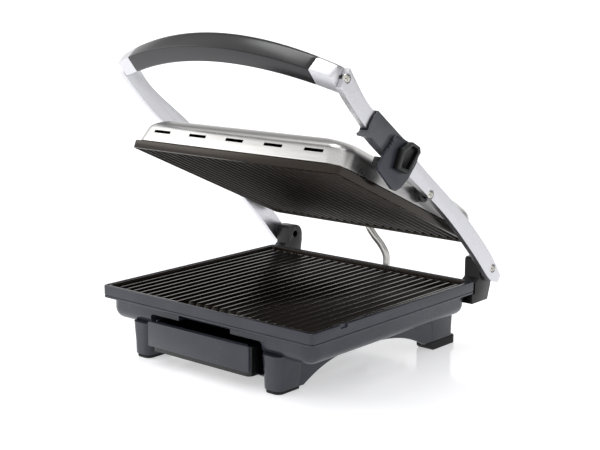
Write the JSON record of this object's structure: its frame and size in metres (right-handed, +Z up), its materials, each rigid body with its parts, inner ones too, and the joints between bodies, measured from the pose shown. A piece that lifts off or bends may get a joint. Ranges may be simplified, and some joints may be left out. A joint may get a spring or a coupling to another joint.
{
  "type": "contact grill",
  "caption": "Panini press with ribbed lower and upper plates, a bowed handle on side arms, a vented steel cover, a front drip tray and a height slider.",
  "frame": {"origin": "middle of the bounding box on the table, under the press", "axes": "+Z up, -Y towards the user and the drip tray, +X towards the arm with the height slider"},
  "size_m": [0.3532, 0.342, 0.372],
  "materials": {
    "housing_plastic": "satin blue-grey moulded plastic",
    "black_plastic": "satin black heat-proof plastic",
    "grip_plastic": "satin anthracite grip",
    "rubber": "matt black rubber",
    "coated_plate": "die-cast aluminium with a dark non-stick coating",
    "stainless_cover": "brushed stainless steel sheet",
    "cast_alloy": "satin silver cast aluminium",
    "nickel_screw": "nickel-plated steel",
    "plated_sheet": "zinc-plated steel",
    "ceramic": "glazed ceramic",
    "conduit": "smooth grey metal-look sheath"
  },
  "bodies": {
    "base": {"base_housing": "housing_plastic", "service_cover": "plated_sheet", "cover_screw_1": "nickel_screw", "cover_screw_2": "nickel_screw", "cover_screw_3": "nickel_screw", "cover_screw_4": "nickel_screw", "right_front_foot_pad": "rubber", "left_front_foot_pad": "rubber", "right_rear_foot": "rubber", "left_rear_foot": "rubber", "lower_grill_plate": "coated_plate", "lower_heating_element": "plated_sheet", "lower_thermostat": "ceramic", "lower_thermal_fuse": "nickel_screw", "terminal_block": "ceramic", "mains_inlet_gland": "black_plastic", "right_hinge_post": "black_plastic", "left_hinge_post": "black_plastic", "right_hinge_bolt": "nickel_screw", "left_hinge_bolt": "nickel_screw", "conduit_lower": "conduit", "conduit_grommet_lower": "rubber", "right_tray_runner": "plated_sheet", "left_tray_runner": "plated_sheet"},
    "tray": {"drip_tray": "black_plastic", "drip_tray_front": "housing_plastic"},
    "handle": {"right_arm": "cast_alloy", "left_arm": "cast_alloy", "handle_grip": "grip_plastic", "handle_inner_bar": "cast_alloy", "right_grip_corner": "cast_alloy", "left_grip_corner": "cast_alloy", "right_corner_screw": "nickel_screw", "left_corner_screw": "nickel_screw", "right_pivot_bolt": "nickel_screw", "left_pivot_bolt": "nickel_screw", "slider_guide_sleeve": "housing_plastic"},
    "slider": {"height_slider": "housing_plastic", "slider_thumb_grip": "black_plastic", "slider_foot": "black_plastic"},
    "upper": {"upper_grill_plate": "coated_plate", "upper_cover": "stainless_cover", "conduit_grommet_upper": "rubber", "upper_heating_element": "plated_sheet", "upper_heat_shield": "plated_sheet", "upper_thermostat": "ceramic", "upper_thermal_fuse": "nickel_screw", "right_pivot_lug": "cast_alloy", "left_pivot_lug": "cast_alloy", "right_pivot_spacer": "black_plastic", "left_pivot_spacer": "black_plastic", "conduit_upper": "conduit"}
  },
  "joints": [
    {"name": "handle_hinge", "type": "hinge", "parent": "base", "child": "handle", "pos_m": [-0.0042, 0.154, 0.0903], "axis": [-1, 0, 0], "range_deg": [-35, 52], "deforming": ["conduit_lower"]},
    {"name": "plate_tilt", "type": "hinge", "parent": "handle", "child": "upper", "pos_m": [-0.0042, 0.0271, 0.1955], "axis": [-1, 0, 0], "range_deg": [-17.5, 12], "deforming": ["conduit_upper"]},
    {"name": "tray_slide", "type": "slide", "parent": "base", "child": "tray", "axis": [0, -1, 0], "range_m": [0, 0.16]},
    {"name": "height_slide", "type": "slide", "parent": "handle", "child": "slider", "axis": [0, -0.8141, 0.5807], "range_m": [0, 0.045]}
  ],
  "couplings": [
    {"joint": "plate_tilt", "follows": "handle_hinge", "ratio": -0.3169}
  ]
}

--

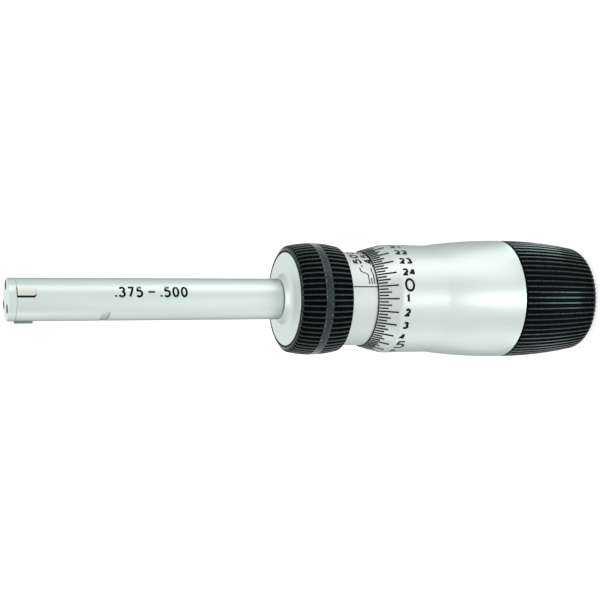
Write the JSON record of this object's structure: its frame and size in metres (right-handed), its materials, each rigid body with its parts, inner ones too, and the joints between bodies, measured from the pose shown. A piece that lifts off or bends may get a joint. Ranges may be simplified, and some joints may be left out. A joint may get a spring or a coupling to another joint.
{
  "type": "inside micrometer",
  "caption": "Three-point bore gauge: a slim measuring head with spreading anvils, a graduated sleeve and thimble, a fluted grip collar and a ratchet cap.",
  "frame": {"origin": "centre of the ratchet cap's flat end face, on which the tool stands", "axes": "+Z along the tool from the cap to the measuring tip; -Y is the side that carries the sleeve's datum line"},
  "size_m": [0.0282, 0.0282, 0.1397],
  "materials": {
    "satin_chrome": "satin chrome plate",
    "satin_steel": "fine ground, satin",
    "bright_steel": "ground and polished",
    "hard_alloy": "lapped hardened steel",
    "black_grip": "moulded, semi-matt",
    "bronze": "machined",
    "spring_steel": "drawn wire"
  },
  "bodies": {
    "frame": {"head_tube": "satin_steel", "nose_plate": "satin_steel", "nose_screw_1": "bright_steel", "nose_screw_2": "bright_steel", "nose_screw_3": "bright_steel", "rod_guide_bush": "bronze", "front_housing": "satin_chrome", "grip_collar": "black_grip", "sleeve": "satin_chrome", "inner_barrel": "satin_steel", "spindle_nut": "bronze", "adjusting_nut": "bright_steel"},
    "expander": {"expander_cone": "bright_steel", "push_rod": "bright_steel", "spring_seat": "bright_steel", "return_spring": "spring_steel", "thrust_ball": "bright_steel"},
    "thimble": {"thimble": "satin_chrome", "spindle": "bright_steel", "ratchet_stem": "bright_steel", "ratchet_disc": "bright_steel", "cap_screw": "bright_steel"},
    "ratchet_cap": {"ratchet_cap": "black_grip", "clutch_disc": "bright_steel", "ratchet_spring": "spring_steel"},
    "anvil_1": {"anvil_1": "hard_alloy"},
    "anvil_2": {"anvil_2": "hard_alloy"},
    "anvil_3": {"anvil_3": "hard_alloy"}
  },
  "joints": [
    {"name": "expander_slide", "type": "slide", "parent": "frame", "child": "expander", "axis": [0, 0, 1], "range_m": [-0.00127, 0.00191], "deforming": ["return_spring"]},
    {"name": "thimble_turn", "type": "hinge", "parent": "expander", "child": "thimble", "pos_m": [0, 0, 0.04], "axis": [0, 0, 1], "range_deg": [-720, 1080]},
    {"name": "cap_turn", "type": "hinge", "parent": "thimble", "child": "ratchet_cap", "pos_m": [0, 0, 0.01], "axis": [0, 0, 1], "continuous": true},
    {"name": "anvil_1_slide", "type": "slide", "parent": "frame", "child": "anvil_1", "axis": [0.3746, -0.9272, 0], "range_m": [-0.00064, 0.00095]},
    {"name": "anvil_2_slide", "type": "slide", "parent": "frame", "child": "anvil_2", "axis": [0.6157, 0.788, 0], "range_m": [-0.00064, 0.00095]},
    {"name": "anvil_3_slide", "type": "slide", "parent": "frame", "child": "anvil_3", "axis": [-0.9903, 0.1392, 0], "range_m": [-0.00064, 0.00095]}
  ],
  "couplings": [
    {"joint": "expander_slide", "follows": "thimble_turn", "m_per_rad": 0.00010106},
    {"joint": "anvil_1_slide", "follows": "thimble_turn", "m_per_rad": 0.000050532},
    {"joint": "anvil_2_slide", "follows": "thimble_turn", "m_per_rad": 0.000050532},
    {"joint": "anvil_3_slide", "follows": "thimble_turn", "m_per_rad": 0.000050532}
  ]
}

Set task: Check each line in the records for the word "between" and say how many have it, with nothing else.

Solution for this exercise: 2